More than 170 hours of free arts and musical events took over Charlottesville last weekend as part of the Tom Tom Founders Festival — a spectacle held to celebrate the Charlottesville community that marks a culmination of efforts of many University students who have spent the past few months behind the scenes to make the event a success.

Student Outreach Coordinator Sana Khawaja, a fourth-year College student, along with Arts Coordinator Steph Katsias and Innovation coordinator Daniel Willson, both second-year College students, offered nothing but praise for the festival.

“Tom Tom is about Charlottesville for Charlottesville,” Willson said. “It’s about how a world class University can come together with the community. I think people maybe come out for the concerts, but they’ll stop by to see what else there is to see. … There’s something for everyone.”

This union of Charlottesville and the University is key to the success of Tom Tom.

“Slowly Tom Tom is gaining its presence on Grounds,” Khwaja said. “People recognize the buffalo [Tom Tom logo] — they want to know what it is, which is something we have never really had before. Our presence on Grounds has really seemed to grow by the semester, which is great.”

Helping to organize the event was an important learning experience for the students involved, they said.

“I’ve also learned a lot about how a city works, how local government works with nonprofits and how they work with businesses,” Willson said. “I find that really fascinating to see how the moving pieces work together throughout the year and how they have to come together for an event like this.”

Khawaja said though the time and effort involved in an off-Grounds activity can be intimidating, the stress pales in comparison to the rewards.

“It can be tricky to balance with school, but Tom Tom has become a passion in many of the students’ lives, and keeping up with things becomes less of something that you have to do and becomes something that you truly want,” Khawaja said.

The successful conclusion of the festival marks the beginning of another year of preparation for these student coordinators, and a renewed opportunity to increase student involvement in the event — which has seen a huge growth in the past three years to become a full-fledged festival.

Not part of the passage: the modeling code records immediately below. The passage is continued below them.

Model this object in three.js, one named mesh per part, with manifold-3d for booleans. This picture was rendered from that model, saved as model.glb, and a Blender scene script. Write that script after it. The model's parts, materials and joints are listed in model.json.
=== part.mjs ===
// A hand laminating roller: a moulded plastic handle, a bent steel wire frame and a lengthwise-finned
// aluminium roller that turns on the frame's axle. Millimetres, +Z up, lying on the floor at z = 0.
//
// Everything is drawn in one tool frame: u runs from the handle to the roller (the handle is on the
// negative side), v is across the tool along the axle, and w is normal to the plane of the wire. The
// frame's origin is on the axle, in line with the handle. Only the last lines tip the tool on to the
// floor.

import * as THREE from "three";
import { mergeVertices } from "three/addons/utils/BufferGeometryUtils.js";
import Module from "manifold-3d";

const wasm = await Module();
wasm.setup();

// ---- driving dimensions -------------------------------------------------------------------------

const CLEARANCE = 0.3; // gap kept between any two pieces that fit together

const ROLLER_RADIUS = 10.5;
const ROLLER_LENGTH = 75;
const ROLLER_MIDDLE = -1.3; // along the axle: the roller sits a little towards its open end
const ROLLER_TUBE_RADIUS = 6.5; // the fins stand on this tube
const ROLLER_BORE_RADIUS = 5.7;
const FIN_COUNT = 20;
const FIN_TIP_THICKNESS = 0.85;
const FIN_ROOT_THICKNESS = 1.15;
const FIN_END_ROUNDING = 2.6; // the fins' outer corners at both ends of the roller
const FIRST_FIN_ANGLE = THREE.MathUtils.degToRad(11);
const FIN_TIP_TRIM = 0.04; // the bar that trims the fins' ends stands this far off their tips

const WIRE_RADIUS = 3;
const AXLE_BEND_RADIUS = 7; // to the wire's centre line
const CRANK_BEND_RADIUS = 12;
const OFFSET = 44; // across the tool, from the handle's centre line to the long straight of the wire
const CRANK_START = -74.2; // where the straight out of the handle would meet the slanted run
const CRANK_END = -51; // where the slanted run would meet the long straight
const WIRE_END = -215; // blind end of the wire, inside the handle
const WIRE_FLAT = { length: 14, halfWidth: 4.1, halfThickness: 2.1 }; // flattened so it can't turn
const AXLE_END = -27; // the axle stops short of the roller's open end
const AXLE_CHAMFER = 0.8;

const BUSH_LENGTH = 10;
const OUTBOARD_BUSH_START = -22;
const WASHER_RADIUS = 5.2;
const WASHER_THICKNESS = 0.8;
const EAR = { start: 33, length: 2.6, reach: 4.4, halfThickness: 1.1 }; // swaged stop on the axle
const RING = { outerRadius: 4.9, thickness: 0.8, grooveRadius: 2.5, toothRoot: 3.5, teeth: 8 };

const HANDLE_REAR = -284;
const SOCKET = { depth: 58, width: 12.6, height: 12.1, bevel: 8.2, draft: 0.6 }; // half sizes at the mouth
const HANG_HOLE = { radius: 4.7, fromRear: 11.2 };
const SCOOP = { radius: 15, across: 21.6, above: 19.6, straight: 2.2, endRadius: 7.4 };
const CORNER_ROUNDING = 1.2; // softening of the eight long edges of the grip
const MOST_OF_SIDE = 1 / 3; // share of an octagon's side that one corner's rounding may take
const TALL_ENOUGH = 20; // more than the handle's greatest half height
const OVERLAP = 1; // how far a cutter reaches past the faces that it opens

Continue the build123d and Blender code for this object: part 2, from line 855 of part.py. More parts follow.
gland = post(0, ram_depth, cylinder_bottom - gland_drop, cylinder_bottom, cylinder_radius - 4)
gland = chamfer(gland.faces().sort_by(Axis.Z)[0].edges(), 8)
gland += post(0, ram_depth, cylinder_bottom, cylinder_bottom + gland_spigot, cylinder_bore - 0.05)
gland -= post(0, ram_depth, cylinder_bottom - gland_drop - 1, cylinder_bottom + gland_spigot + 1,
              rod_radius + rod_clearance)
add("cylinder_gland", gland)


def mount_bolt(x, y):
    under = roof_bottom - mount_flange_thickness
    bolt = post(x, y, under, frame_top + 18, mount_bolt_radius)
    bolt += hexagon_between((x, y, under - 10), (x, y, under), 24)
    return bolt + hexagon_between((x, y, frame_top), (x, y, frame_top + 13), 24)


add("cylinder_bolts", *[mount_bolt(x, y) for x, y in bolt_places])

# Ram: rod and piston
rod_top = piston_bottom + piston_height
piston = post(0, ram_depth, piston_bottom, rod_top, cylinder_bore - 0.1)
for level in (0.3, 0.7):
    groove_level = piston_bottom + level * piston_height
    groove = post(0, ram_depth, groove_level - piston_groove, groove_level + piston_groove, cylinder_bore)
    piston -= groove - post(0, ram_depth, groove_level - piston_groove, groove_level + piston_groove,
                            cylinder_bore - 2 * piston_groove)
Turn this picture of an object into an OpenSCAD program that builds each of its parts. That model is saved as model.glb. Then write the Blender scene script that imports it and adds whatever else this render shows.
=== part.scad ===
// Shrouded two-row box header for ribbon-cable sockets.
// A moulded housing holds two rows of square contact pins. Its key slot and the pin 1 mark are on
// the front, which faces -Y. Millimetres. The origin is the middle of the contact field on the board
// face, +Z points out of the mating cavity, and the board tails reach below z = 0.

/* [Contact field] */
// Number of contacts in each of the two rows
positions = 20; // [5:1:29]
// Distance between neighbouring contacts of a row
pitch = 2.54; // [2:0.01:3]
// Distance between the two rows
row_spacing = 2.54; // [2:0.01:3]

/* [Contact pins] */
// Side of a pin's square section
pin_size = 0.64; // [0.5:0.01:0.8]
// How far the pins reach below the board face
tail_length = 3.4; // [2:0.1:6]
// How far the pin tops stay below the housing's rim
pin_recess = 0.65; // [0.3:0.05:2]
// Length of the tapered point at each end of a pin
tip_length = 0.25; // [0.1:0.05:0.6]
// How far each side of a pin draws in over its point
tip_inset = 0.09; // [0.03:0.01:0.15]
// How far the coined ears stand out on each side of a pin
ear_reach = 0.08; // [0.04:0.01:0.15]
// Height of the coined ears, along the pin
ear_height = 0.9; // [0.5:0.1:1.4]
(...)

“[Tom Tom] is important because it widens [a student’s] experience at U.Va. and makes it less about this square-mile radius of Grounds and pushes it out toward the Charlottesville community,” Katsias said. “To know that you’re a part of something that will continue to thrive and be such an important part of this community [is] a really special opportunity, and I think you would be really mistaken to miss that opportunity.”